Operator: We’ll take our next question from Andres Sheppard with Cantor Fitzgerald.
Andres Sheppard: Congrats on the quarter. It looks like the stock is reacting very well. So, congrats again on the news. Most of our questions have been asked, maybe touching on revenue guidance once more. It’s a pretty decent range on the guidance. So, maybe if you could just help us better understand kind of what are the main assumptions driving this variance? And also, what kind of seasonality might we expect? I think historically, Q1 has been a little bit on the lower end, but it sounds like it’s progressing well with the network throughput.

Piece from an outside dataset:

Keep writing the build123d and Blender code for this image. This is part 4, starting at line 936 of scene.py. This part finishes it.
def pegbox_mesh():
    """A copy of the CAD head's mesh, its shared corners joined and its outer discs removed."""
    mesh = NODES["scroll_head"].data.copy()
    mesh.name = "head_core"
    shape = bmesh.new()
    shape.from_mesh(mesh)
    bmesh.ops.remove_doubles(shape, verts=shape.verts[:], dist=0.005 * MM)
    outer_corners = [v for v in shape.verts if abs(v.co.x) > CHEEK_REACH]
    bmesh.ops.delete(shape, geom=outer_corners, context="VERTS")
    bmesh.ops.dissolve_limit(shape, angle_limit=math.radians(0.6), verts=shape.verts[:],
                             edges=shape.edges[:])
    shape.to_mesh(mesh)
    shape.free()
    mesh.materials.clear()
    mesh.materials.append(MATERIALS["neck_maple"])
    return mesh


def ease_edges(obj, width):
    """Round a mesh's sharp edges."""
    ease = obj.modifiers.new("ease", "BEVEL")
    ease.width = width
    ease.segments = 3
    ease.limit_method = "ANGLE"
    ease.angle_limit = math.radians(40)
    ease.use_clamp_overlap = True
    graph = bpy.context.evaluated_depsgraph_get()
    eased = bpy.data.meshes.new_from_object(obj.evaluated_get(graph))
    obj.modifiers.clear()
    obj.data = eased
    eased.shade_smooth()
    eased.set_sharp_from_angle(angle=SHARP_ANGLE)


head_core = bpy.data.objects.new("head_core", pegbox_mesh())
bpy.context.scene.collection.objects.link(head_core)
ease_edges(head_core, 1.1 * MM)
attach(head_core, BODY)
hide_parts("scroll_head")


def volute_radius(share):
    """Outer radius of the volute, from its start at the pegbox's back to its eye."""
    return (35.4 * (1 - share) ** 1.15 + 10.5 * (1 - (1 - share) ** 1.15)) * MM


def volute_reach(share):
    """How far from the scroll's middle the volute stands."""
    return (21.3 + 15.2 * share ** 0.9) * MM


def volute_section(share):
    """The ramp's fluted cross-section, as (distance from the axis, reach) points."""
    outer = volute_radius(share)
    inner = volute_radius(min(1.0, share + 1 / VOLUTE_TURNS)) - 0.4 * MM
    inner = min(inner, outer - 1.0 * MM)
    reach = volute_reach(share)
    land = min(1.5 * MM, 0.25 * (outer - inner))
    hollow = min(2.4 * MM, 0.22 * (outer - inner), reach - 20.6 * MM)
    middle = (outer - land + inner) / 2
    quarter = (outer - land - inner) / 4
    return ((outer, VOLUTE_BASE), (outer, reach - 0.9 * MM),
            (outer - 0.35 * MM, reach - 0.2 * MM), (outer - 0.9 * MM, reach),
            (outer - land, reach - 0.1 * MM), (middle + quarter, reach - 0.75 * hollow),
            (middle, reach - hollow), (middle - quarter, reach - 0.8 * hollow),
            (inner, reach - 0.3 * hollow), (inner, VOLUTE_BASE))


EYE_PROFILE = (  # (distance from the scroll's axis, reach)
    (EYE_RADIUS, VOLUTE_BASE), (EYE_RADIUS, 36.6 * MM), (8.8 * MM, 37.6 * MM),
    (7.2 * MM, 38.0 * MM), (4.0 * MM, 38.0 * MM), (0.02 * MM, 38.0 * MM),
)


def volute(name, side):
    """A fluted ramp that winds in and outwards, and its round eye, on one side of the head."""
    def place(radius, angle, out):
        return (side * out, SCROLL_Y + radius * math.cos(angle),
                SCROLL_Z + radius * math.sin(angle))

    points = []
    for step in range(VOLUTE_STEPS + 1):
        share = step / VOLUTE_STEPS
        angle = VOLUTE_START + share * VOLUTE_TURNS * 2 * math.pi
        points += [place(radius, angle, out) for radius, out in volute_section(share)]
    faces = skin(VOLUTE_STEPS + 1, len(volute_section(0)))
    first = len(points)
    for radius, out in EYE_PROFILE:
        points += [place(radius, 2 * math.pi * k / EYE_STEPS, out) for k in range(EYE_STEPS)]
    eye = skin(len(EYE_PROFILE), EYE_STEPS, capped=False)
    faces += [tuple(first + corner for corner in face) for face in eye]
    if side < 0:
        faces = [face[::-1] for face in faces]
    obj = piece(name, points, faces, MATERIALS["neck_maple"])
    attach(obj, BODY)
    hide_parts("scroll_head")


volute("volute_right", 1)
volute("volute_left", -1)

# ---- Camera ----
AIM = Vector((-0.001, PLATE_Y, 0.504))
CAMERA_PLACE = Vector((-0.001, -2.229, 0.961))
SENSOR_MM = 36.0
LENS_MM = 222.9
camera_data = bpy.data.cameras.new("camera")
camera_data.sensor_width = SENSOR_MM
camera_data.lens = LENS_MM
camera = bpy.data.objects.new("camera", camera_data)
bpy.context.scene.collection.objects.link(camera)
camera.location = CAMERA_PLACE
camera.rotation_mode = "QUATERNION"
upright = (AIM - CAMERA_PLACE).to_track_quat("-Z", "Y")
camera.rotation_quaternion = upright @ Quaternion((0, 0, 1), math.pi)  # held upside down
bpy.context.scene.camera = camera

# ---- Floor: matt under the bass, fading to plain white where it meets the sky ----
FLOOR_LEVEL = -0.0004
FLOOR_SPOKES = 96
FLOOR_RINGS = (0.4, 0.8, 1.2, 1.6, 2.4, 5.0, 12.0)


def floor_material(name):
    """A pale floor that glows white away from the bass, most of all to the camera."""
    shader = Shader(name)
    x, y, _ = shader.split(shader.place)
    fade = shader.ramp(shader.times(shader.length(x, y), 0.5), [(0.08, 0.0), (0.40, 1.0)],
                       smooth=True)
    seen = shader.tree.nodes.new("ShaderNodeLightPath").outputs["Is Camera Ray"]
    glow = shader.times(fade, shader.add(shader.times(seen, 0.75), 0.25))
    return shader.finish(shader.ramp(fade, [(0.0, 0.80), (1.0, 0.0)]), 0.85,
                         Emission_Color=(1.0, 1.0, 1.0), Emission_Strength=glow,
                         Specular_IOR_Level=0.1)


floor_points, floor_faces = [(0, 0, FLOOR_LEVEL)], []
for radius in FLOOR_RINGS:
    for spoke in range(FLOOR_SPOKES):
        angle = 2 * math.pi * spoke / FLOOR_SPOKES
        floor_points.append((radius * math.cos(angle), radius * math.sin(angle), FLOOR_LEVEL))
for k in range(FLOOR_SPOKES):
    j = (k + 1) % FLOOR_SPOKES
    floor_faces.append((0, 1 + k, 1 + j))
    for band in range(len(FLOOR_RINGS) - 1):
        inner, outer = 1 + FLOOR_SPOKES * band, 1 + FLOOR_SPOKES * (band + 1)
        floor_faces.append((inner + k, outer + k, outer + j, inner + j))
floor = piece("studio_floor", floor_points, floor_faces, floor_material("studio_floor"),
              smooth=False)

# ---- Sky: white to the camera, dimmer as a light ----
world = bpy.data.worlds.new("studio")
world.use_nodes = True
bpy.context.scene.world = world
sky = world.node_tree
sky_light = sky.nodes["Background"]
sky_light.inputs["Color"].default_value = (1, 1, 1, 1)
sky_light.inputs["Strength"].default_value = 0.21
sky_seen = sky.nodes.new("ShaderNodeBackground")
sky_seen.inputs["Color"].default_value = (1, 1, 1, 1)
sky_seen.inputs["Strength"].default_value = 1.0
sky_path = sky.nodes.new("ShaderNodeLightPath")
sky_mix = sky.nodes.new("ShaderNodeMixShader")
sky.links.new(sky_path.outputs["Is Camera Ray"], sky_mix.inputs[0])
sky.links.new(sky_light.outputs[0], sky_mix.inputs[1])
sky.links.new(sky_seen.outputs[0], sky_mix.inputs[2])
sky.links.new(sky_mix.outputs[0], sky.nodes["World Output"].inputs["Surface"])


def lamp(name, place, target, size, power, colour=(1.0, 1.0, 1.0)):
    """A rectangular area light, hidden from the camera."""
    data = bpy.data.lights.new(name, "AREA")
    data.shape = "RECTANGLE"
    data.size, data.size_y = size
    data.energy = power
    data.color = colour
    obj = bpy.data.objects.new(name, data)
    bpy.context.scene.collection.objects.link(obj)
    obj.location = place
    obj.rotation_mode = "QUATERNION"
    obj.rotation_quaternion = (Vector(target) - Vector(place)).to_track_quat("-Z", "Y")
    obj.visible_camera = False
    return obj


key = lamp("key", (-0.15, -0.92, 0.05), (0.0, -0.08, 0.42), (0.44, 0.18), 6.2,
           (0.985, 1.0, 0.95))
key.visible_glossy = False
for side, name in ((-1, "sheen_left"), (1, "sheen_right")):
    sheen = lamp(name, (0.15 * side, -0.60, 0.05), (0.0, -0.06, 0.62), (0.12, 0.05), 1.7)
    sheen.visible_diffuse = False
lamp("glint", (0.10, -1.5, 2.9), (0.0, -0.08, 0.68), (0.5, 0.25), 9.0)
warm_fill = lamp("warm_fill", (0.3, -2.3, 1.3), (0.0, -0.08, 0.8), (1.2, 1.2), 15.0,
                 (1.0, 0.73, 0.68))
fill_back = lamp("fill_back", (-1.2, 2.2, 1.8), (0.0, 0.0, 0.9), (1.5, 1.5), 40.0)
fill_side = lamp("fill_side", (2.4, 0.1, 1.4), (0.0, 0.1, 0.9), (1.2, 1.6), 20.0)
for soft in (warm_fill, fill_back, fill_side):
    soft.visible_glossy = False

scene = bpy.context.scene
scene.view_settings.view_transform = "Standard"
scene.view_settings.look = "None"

So, just wondering on seasonality there as well.
Olga Shevorenkova: Sure. So, the first — on the first question on the range, it is mostly informed by the timing of eXtend revenue and namely PFJ contract execution and to be more precise, the timing of the charger delivery on our facilities. This is when they change title, as I mentioned in my prepared remarks, and we effectively record revenue. We do expect to start seeing NEVI qualified chargers being delivered end of the year. But depending on specifically how many chargers will hit us this side of the year versus next side of the year, just to give a little more detail, we will see a different revenue number. That is the main factor in the range. And then you have other factors which are also important, but maybe less in magnitude, which is actual construction time lines for PFJ contract.
And then on the core business, it’s EV sales. So, our retail business is quite correlated to a number of electric vehicles on the U.S. roads. And depending on how many will be sold to the market this year, it will create some volatility. And then on top of it, we don’t know what’s going to happen with LCFS price, and we would have baked in there as well. So, all of those factors do affect the size of the range. And then, do you want to repeat the second question? Sorry
Andres Sheppard: Yes, no problem. The second is just part on seasonality, what kind of seasonality?
Olga Shevorenkova: Yes. So you know what, it is interesting, because every year, we — there is a seasonality pattern, which is a normal seasonality pattern on how EVs are driving, so — not EVs, it’s all cars are driving, and that’s a stable pattern and you could see how FQ1 is a little weaker, picked up by the summer, then you again see a pick up around like holidays later in the year. However, every single year, there are some factors which are overriding the seasonality or come on top of seasonality. Last year, for example, the Q1 was even worse than seasonality would suggest because there were some COVID spikes and people were like restraining themselves from going out. This year, we see a lot of growth because we see actually pretty strong sales in Q1 and pretty strong sign-ups on the EVgo network and a kind of marked seasonality.
My perspective, and I’m looking at this number pretty much daily that for such an early-stage high-growth industry, we won’t be seeing stable seasonality pattern for a while because you would always kind of have some other factors overriding the seasonality or coming on top of the seasonality which masks it a little. But we will continued to monitor and report back to the market and explain why and what is happening. But you’re absolutely right, it’s — the last Q1 didn’t see as much of growth versus previous quarters we probably would see this one.
Andres Sheppard: Got it. That’s very helpful. Olga, I appreciate all that context. Maybe as a quick follow-up question for Cathy here. I’m curious, there’s been some consolidation in the sector. I’m curious to maybe get your views on M&A or if you might expect any further consolidation in the sector, either this year or next year? Thank you.